Checking my understanding: Are you saying that the halting problem is computable (if still completely infeasible in general) for all finite deterministic machines

Yes. There's even a practical way to check if a finite deterministic machine has repeated a previous state. Run two of them in parallel, in lockstep so that one takes two steps while the other takes one. If they ever have identical state, they're in a loop. This takes 1.5x the compute power plus 2x as much memory, so it's far cheaper than storing all previous states.

(Some early mainframe era educational interpreter supposedly did this, to stop simple student infinite loops quickly in a batch system.)

Here's a paper on the busy beaver problem which discusses upper bounds.[1] The key here is that the upper bound on states is not computable.
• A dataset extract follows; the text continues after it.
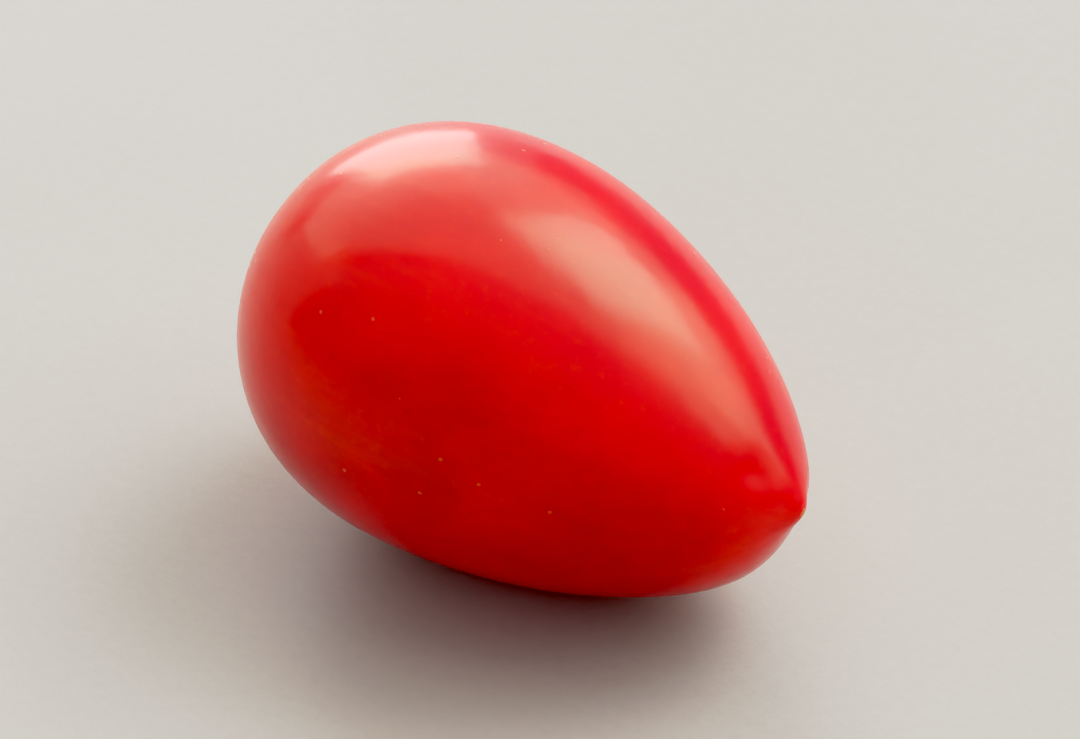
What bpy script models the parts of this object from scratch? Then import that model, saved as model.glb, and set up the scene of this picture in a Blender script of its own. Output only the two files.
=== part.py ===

However, if you force an upper bound by limiting memory, it becomes computable. But really hard. That paper discusses how very rapidly the number of states grows for that problem.

[1] https://homepages.hass.rpi.edu/heuveb/Teaching/Logic/CompLog...

[andreareina]

I see! I didn't make the connection that bounding the memory necessarily bounds the number of steps as well. Obvious in hindsight.

[jmalicki]

The other huge thing a ton of people miss when repeating is that the undecidability is between "definitely terminates" vs. "definitely does not terminate".

A ton of useful stuff (for instance in compiler optimizers) can be done with deciding between "trivial to prove it terminates" vs. "who knows, this instance of the problem is hard! I'll just skip this optimization in this ridiculously non-representatively rare case."

[Stratoscope]

  You say that you are not being pedantic,
  So why does that make me feel so frantic?

  If we need unbounded ranges and time,
  Is that in your lifetime, or possibly mine?

  Someday we have to compare all our notes,
  So none will have learned it only by rote.

[tgv]

You’re talking about FSAs. The fact that we cannot build a real TM is irrelevant.

If you’re only concerned with physically realizable computing: the number of states can easily become too large to be analyzable.